Jusqu’à la fin du mois d’octobre, Kobe Desramaults (42 ans) est aux fourneaux de la Stazione Vucciria, à Finale, en Sicile. Il ouvrira ensuite son propre restaurant sur l’île.
Le repas du 13 mars 2020, devant les feux de bois du restaurant Chambre Séparée à Gand, était inoubliable à plus d’un titre. Michael Borremans, ami du chef cuisinier Kobe Desramaults, y dînait aussi ce soir-là. Alors que les cuisiniers se lançaient dans la préparation des desserts, l’artiste peintre s’est levé et s’est mis à passer de la musique. Une demi-heure plus tard, à minuit, les restaurants ont mis la clé sous porte. Pour trois semaines… c’est ce que nous pensions.
Plus de deux ans plus tard, le gérant de notre B & B à Pollina comprend immédiatement la raison de notre visite: le célèbre chef belge qui s’est installé dans le coin. Par une soirée d’été, nous descendons une route goudronnée de la baie de Finale, dans le sens inverse des baigneurs. “Est-ce que ce serait par ici?”, me demande mon compagnon de voyage. Et nous voilà soudain à côté de lui. L’homme, qui a été nommé meilleur cuisinier de Belgique, d’Europe même, à ses chers fourneaux à bois. Quelques minutes plus tard, une blonde néerlandophone nous sert un excellent champagne. “Waaw!”, s’exclame mon voisin de table lorsque nous dégustons la première bouchée. Fleur de courgette poêlée, câpres et menthe. Succulente, légèrement acide, pleine de saveur.
Le ton est donné. Leentje Van Nuffel, le nom de la blonde, nous propose de choisir entre le menu court (douze dégustations, 95 euros) et le menu long (seize dégustations, 130 euros), accompagnés de quatre (45 euros) ou six (60 euros) verres de vin sicilien. Kobe Desramaults a rencontré cette sommelière ici, dans le monde du vin local, qu’elle connaît d’ailleurs très bien. À la table du chef, autour des braises, nous observons Kobe Desramaults. Exactement comme à l’époque, à la Chambre Séparée, où il cuisinait pour seize convives. Ici, derrière nous, il y a une trentaine d’autres couverts.

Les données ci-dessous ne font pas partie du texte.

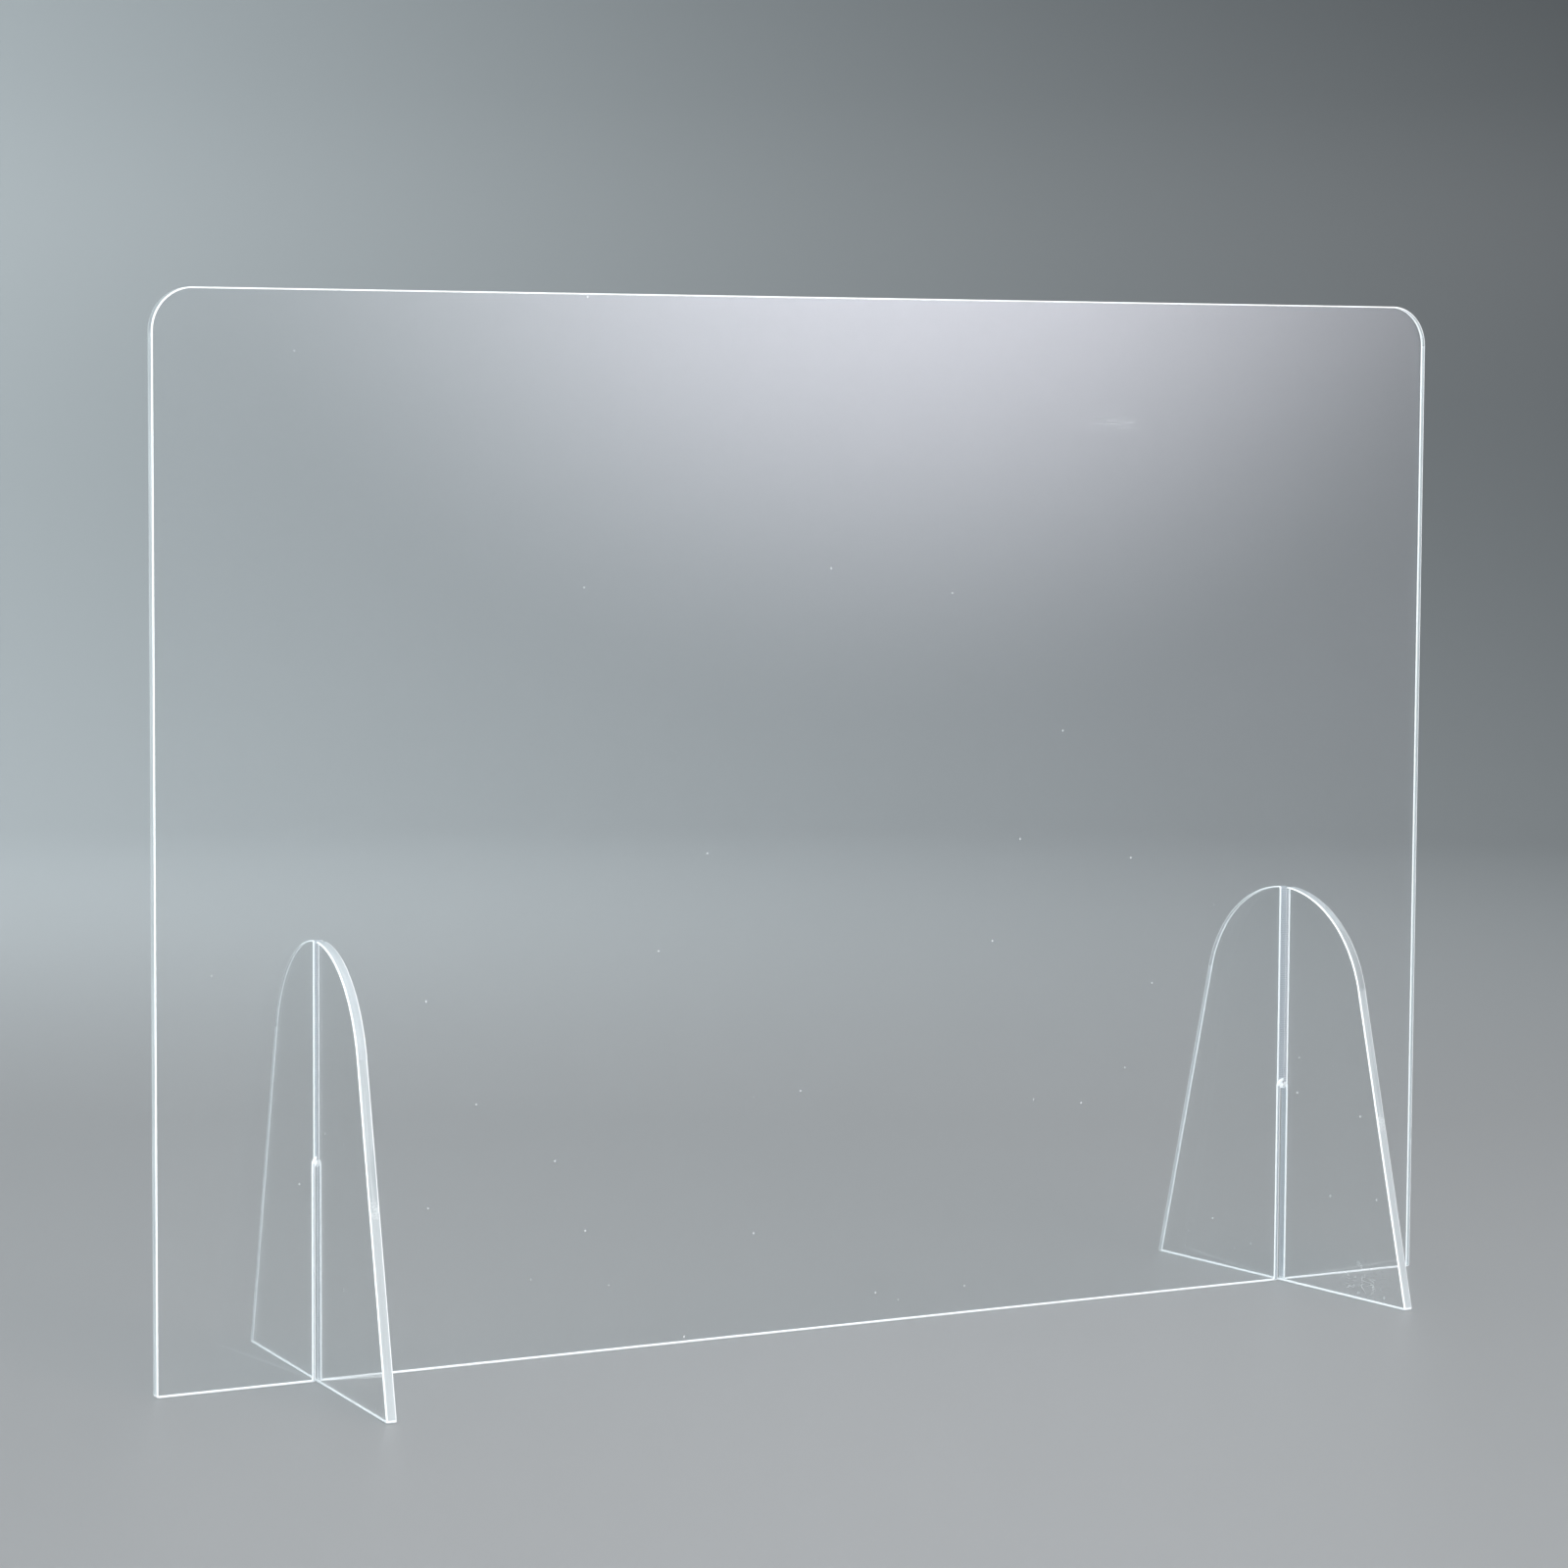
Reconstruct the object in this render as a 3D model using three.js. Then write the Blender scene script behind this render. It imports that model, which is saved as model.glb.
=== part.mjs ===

Je n’ai pas de talents d’entrepreneur. Je l’accepte et je renonce à essayer de m’améliorer dans ce domaine
Pâmoison
Après une gambero bianco dans toute sa simplicité, on nous sert un consommé de bulots: une dégustation aux multiples saveurs — huile d’olive, poivre, fumée. Les vongole aux amandes fraîches sont inoubliables. “Il vaut mieux le manger tout de suite, sinon il va ramollir”, nous prévient Kobe Desramaults quand nous n’attaquons pas immédiatement sa tomate sur biscuit au parmesan. Il a dit un jour: “La concentration, ce n’est pas mon truc”. Et pourtant, le voilà. Il est hyperconcentré quand il peut cuisiner devant ses clients, à la minute, pour tout type de convives. C’est la magie qu’il a retrouvée. Mon compagnon de table est ému par la scène.

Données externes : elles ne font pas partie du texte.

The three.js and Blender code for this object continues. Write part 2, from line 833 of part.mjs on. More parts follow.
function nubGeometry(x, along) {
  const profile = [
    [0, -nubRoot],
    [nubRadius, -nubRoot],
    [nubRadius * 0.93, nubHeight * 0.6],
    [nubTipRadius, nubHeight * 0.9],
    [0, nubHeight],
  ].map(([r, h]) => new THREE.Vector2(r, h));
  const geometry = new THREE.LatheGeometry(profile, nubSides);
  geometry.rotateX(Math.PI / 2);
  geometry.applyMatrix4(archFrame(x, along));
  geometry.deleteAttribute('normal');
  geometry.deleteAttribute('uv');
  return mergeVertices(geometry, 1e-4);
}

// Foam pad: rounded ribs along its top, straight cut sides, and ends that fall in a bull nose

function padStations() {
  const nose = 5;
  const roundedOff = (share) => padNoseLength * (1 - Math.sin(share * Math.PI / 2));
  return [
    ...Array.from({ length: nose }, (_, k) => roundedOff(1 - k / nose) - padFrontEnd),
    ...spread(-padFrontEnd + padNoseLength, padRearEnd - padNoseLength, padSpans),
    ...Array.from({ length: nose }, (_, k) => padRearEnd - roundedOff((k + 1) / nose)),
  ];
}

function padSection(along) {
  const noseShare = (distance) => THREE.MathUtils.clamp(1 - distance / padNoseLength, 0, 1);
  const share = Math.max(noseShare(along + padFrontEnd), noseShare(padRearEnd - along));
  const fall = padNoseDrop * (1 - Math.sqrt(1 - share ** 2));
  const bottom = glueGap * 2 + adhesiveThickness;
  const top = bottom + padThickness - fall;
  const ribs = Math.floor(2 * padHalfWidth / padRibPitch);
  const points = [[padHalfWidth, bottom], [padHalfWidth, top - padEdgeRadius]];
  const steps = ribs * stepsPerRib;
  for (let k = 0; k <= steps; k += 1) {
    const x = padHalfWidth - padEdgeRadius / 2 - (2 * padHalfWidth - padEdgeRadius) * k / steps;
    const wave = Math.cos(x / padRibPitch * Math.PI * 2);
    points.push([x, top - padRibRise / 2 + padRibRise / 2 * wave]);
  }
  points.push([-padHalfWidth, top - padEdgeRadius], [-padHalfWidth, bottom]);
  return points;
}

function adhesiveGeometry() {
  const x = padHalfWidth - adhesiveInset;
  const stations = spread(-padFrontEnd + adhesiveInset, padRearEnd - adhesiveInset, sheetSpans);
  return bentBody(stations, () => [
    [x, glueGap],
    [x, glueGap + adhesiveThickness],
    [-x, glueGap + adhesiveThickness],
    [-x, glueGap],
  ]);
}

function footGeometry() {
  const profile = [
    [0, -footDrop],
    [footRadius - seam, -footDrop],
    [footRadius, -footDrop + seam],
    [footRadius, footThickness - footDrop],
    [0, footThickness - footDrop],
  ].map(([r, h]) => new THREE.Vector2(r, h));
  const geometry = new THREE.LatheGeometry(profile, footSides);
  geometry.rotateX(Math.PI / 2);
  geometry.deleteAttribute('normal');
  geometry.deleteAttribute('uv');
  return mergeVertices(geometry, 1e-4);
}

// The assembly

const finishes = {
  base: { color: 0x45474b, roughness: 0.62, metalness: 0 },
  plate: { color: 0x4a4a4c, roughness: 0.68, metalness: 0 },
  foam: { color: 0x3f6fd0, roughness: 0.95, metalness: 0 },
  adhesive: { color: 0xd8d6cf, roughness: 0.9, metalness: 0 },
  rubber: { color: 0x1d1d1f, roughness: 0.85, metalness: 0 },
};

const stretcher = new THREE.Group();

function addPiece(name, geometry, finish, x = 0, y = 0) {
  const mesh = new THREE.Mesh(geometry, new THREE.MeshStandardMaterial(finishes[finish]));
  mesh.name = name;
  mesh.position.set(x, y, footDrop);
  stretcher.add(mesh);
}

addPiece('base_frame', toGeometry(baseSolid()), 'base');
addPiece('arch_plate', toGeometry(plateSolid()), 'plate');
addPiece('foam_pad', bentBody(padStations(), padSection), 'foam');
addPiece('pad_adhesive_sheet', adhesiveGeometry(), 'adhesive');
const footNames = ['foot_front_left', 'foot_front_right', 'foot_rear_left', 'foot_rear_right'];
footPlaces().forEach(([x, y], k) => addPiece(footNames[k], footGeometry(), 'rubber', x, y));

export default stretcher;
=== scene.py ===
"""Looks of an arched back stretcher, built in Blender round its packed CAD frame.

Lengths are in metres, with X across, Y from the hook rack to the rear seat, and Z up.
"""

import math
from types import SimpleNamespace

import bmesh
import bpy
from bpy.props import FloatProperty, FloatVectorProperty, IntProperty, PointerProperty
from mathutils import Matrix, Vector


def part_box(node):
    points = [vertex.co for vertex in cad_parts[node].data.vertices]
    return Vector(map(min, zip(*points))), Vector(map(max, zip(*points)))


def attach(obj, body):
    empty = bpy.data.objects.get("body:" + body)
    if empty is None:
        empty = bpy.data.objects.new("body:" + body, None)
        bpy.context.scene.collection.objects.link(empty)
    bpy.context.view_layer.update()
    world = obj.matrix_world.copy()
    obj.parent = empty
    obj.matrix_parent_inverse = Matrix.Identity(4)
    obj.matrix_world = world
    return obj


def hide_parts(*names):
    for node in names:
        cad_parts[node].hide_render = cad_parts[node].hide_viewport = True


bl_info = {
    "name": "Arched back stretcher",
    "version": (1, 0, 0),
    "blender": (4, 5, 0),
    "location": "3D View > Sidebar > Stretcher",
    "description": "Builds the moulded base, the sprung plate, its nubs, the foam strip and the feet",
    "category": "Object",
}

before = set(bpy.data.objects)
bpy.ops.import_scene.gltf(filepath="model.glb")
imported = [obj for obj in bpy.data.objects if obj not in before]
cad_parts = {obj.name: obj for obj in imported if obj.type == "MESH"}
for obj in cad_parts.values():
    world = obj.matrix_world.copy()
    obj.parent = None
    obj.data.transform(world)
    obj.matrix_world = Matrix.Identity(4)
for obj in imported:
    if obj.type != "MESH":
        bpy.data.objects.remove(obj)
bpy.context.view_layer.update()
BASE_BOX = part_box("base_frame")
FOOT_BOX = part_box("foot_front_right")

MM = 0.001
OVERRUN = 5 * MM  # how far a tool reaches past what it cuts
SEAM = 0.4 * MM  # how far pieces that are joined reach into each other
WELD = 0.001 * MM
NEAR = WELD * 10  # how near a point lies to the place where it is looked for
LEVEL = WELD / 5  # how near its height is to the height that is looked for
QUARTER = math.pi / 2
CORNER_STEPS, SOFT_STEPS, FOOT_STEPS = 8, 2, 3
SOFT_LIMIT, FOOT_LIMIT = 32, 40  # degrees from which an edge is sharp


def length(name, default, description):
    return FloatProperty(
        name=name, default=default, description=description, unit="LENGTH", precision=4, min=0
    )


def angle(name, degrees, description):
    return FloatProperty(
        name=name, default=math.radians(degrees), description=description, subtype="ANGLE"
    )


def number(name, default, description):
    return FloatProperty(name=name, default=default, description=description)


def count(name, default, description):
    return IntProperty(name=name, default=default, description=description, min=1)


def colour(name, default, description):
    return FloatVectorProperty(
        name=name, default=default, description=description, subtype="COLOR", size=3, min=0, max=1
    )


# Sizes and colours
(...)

Il met de la seiche sur les braises, prépare une sauce avec l’encre et les têtes, l’assaisonne. Accompagnée d’oignon de Tropea, cette dégustation est aussi d’une simplicité divine, et offre une association de saveurs que nous n’avons jamais mangée ailleurs. La tomate au lard fondu aussi est une concoction d’une sobriété trompeuse. “C’est un agriculteur qui les cultive sans eau. Elles sont sèches quand on les coupe, mais leur goût est très intense.”
En silence, nous observons la communication calme et souple entre cuisiniers. Le chef encadre avec une certaine maîtrise, mais il ne semble pas se placer au-dessus des autres. À un moment, il y a clairement un stress. Pendant quelques minutes, l’équipe quitte le poste de travail et se concerte à l’intérieur, dans l’arrière-cuisine. Un peu plus tard, le calme est revenu, les rires fusent dans une effervescence divertissante.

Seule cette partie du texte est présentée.